Stella Luna – Stargazer (2002)

Stargazer score



Stella Luna Stargazer

Stella Luna is a strange bit of Shoegaze history. It is not their music that makes them an oddity, but their story.

In 2002 they released their first, and so far only release: The Stargazer EP. The EP was entirely recorded on analog and vintage gear as the band described in a 2010 blogpost. The use of very expensive and inaccessible equipment sparked conversations and further interest in the band. “…but to an outsider, the entire situation looks quite ridiculous: A newcomer band, with an entire arsenal or rare equipment, releases 4 songs, and instantly become a legend in the shoegazer/dreampop scene (…) The consequence? Nothing!”. According to their very sparse blogpost, they last played a show in December of 2003. So, what is all the fuss surrounding Stella Luna?

The Stargazer EP opens with “Change”. The slow burner opens with a triumphant, octave-harmonized guitar melody, which is reminiscent of Kevin Parker’s Lonerism-era synth-guitar sound. Another highly distorted guitar is carefully placed in the background. The background-oriented guitar drones on while gentle male vocals, sung by Devon Smith, set in. “Change” thrusts forward in a very slow and majestic manner, with reminiscent nods to 90s Space Rock. The song dissolves into a lift-off of guitars and a sour sounding organ, before it cleverly glides into the next song.

If the first song’s ending was a space shuttle leaving for space, “Stargazer”, the second song on this EP, would be the view you would have on earth from outer space.
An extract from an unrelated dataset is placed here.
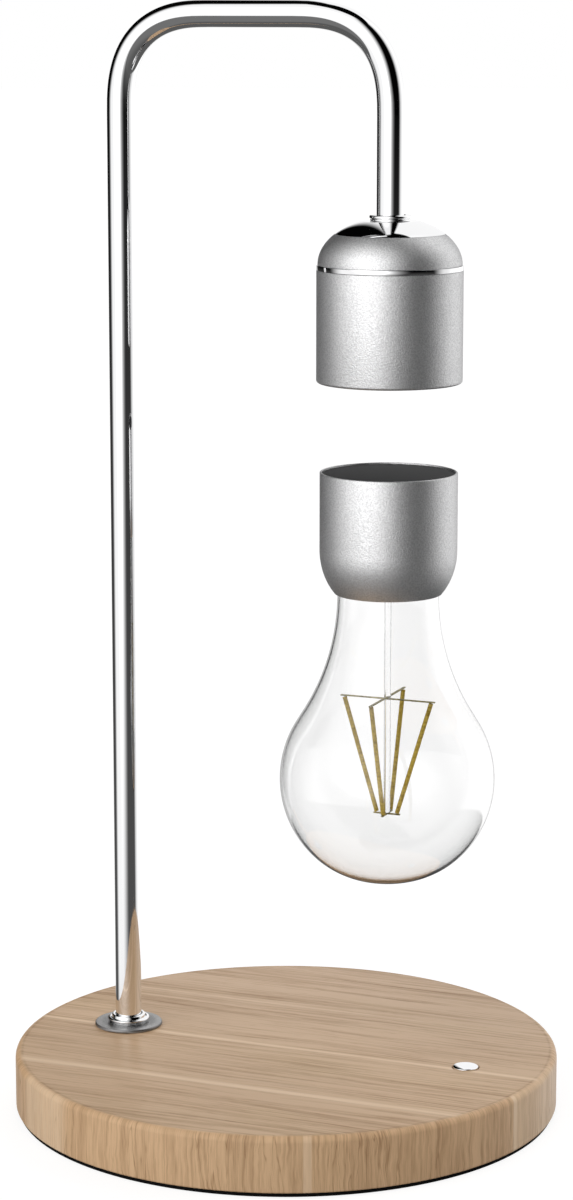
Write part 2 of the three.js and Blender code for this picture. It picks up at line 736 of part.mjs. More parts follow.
function bulbCap() {
  const curveTopZ = capCurveHeight * Math.sin(footAngle()) - capHeight;
  const outer = [];
  const inner = [];
  for (let i = 0; i <= domeSteps; i++) {
    const angle = footAngle() * i / domeSteps;
    const radius = capRadius - capCurveDepth * (1 - Math.cos(angle));
    outer.push([radius, curveTopZ - capCurveHeight * Math.sin(angle)]);
  }
  const [innerDepth, innerHeight] = [capCurveDepth - capWall, capCurveHeight - capWall];
  const innerEnd = Math.acos(1 - (capBore - neckHole) / innerDepth);
  for (let i = 0; i <= innerSteps; i++) {
    const angle = innerEnd * (innerSteps - i) / innerSteps;
    inner.push([capBore - innerDepth * (1 - Math.cos(angle)), curveTopZ - innerHeight * Math.sin(angle)]);
  }
  const mouth = capRadius - capRimWall;
  return turned([
    [neckHole, -capHeight], ...outer.reverse(), [capRadius, -capRimEdge], [capRadius - capRimEdge, 0],
    [mouth, 0], [mouth, capLedgeZ], [capBore, capLedgeZ], ...inner.reverse(),
  ], headSides);
}

// The cap's lower curve stops where only its wall is left round the neck
function footAngle() {
  const footRadius = neckHole + capRimWall;
  return Math.acos(1 - (capRadius - footRadius) / capCurveDepth);
}

function magnetCarrier() {
  const outer = capBore - seatGap;
  const seat = floatMagnetRadius + runningGap;
  const coilSeatZ = capLedgeZ - flatCoilHeight - seatGap;
  return turned([
    [0, carrierBottomZ], [outer, carrierBottomZ], [outer, coilSeatZ], [seat, coilSeatZ],
    [seat, magnetBottomZ - seatGap], [0, magnetBottomZ - seatGap],
  ], coilSides);
}

function rectifierBoard() {
  const disc = rod(rectifierRadius, rectifierBottomZ, rectifierTopZ, coilSides);
  const parts = [-1, 1].map((side) => along(
    block(chipSide / 2, chipSide, rectifierBottomZ - chipHeight, rectifierTopZ), side * chipSide, 0));
  return join(disc, ...parts);
}

const capLidRadius = capRadius - capRimWall - seatGap;
const capLid = rod(capLidRadius, -(capLidRecess + capLidThickness), -capLidRecess, headSides);
const receivingCoil = tube(
  capBore - seatGap, receivingCoilInner, capLedgeZ - flatCoilHeight, capLedgeZ, coilSides);
piece(bulb, 'bulb_cap', bulbCap(), satinAluminium());
piece(bulb, 'cap_lid', capLid, charcoalPlastic());
piece(bulb, 'float_magnet', rod(floatMagnetRadius, magnetBottomZ, capLedgeZ, coilSides), magnetNickel());
piece(bulb, 'receiving_coil', receivingCoil, copper());
piece(bulb, 'magnet_carrier', magnetCarrier(), blackPlastic());
piece(bulb, 'rectifier_board', rectifierBoard(), greenBoard());

// Bulb: glass
const globeArc = (radius) => arc(0, globeZ, radius, -Math.PI / 2, throatAngle, globeSteps)
  .map(([across, z]) => [across, z + globeFlat * Math.max((globeZ - z) / radius, 0) ** globeFlatPower]);
const throatArc = (radius) => arc(throatX, throatTopZ, radius, Math.PI + throatAngle, Math.PI, throatSteps);

function envelope() {
  const outer = [...globeArc(globeRadius), ...throatArc(throatRadius).slice(1), [neckRadius, neckTopZ]];
  const inner = [...globeArc(globeRadius - glassWall), ...throatArc(throatRadius + glassWall).slice(1),
    [neckRadius - glassWall, neckTopZ]];
  outer[0][0] = 0;
  inner[0][0] = 0;
  return turned([...outer, ...inner.reverse()], headSides);
}

// Ribbons at the filament tops pass through the stem, and a cross below it joins their feet
const ribbonZ = { x: globeZ + filamentRise - ribbonStep / 2, y: globeZ + filamentRise + ribbonStep / 2 };
const crossTopZ = globeZ - filamentFall;
const stemFootZ = crossTopZ + seamGap;
const ribbonLength = (filamentTopRadius + filamentRadius + ribbonOverhang) * 2;
const crossLength = (filamentFootRadius + filamentRadius + ribbonOverhang / 2) * 2;

function ribbonSlot(z) {
  const half = ribbonThickness / 2 + wireGap;
  return block(stemRadius * 2 + overrun * 2, ribbonWidth + wireGap * 2, z - half, z + half);
}

function glassStem() {
  const rim = neckRadius - glassWall - seatGap;
  const flare = (radius, top) => flareShares.map(([across, down]) =>
    [pinchRadius + (radius - pinchRadius) * across, top - flareDepth * down]);
  const outer = flare(rim, neckTopZ - glassWall);
  const inner = flare(rim - glassWall, neckTopZ).slice(0, -1);
  const pinchTopZ = neckTopZ - glassWall - flareDepth;
  const stem = turned([
    [0, stemFootZ], [stemRadius, stemFootZ], [stemRadius, pinchTopZ - pinchLength],
    [pinchRadius, pinchTopZ], ...outer.reverse(), [rim, neckTopZ], ...inner,
    [0, pinchTopZ + glassWall * 2],
  ], coilSides);
  const wireHoles = [-1, 1].map((side) => along(
    rod(leadRadius + wireGap, pinchTopZ, neckTopZ, leadSides), side * leadSpacing / 2));
  return cut(stem, ribbonSlot(ribbonZ.x), ribbonSlot(ribbonZ.y).rotateZ(Math.PI / 2), ...wireHoles);
}

// Two lead wires from the rectifier board into the glass
function leadWire(side) {
  const bottom = neckTopZ - flareDepth;
  return along(rod(leadRadius, bottom, rectifierBottomZ - seatGap, leadSides), side * leadSpacing / 2);
}

function filament(topZ, footZ) {
  const run = new THREE.Vector2(filamentTopRadius - filamentFootRadius, topZ - footZ);
  const straight = rod(filamentRadius, 0, run.length(), leadSides);
  return straight.rotateY(Math.atan2(run.x, run.y)).translate(filamentFootRadius, 0, footZ);
}

piece(bulb, 'glass_envelope', envelope(), clearGlass());
piece(bulb, 'glass_stem', glassStem(), clearGlass());
[-1, 1].forEach((side, i) => piece(bulb, `lead_wire_${i + 1}`, leadWire(side), nickelRibbon()));

const lean = Math.atan2(filamentTopRadius - filamentFootRadius, filamentRise + filamentFall);
const endRise = filamentRadius * Math.sin(lean) + seamGap;
['x', 'y', 'x', 'y'].forEach((axis, i) => {
  const topZ = ribbonZ[axis] - ribbonThickness / 2 - endRise;
  const rodPiece = filament(topZ, crossTopZ + endRise).rotateZ(i * Math.PI / 2);
  piece(bulb, `filament_${i + 1}`, rodPiece, amberPhosphor());
});

const ribbon = (length, z) => block(length, ribbonWidth, z - ribbonThickness / 2, z + ribbonThickness / 2);
piece(bulb, 'top_ribbon_x', ribbon(ribbonLength, ribbonZ.x), nickelRibbon());
piece(bulb, 'top_ribbon_y', ribbon(ribbonLength, ribbonZ.y).rotateZ(Math.PI / 2), nickelRibbon());
piece(bulb, 'foot_cross', join(ribbon(crossLength, crossTopZ - ribbonThickness / 2),
  ribbon(crossLength, crossTopZ - ribbonThickness / 2).rotateZ(Math.PI / 2)), nickelRibbon());

export default lamp;
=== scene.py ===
import math

import bmesh
import bpy
from bpy.props import FloatProperty, FloatVectorProperty, IntProperty, PointerProperty
from mathutils import Matrix, Vector


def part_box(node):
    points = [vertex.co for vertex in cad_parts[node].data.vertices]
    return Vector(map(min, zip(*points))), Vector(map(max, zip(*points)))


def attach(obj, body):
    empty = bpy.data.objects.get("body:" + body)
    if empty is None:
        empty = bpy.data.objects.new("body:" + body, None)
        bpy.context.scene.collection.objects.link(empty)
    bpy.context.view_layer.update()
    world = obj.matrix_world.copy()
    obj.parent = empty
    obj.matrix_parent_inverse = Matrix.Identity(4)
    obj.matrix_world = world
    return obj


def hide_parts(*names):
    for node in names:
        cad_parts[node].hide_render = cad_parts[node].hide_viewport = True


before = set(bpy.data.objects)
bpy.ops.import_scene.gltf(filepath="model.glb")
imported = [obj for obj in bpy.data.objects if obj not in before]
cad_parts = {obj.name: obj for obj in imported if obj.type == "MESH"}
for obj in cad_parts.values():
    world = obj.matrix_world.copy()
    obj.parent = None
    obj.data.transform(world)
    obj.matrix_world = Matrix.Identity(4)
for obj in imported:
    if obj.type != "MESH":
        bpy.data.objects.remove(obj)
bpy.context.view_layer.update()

# Finishes and fine meshes for a desk lamp whose bulb floats under the head of a swan-neck arm.
# Metres, in the frame's own axes: +Z up, and the arm lies in the XZ plane.

bl_info = {
    "name": "Balance lamp",
    "version": (1, 0, 0),
    "blender": (4, 5, 0),
    "location": "View3D > Sidebar > Lamp",
    "description": "Dresses the frame of a lamp with a floating bulb",
    "category": "Object",
}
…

While sonically it follows a similar route that “Change” followed, the guitar melodies were replaced by a reverb-soaked female voice with occasional assistant from male vocals. The vocals blend in perfectly with the heavenly guitar that tremolo-dips once-in-a-while, á la Kevin Shields. Where most bands blatantly copy Kevin Shields’ playing style, Stella Luna take what he established and tastefully repurposes it. The song gently finds its end with muffled, inaudible dialogue.

“Antares”, the longest track at 8 minutes, is the most spacious. Starting with a lofty guitar and organ-like keys, the song keeps a more jammed, loose feel to it. This amateur comp feeling is only more intensified when additional guitars enter the left and right audio channel subliminally. During the halfway point, the song comes to a halt before being picked up again, this time even more spacious than before. This phase of the song could easily fit on a King Black Acid record, or various iconic 90s Space Rock gems. The song ends in response to its beginning. Instead of layers of sounds being added, the song strips itself of the layers it built, slowly loses its form, until there’s nothing left but wind.

The EP closes with the fantastic “A Bridge To Nowhere”, the most subliminal track yet. The song starts off with the previously introduced organ but gains momentum and intensity as the song goes, until it picks up full speed at the halfway mark. The octave-harmonized guitar melodies from “Change” make an appearance again and the song loses itself in instrumentation and echoed vocals. Before the song ends, the listener is treated once more with a thick crust of fuzzy guitar chords. Swirly noise sets in, and the instrumentation fades out.

This is where the journey of Stella Luna ends. This 4-track EP is Stella Luna’s entire legacy and remains a highly sought-after collector’s item in every Shoegazer’s physical media collection. Whether or not the band will ever release new music remains the question. A gem of an EP, rare vintage gear and a lackluster backstory are what remain of the band for now, and maybe, forever.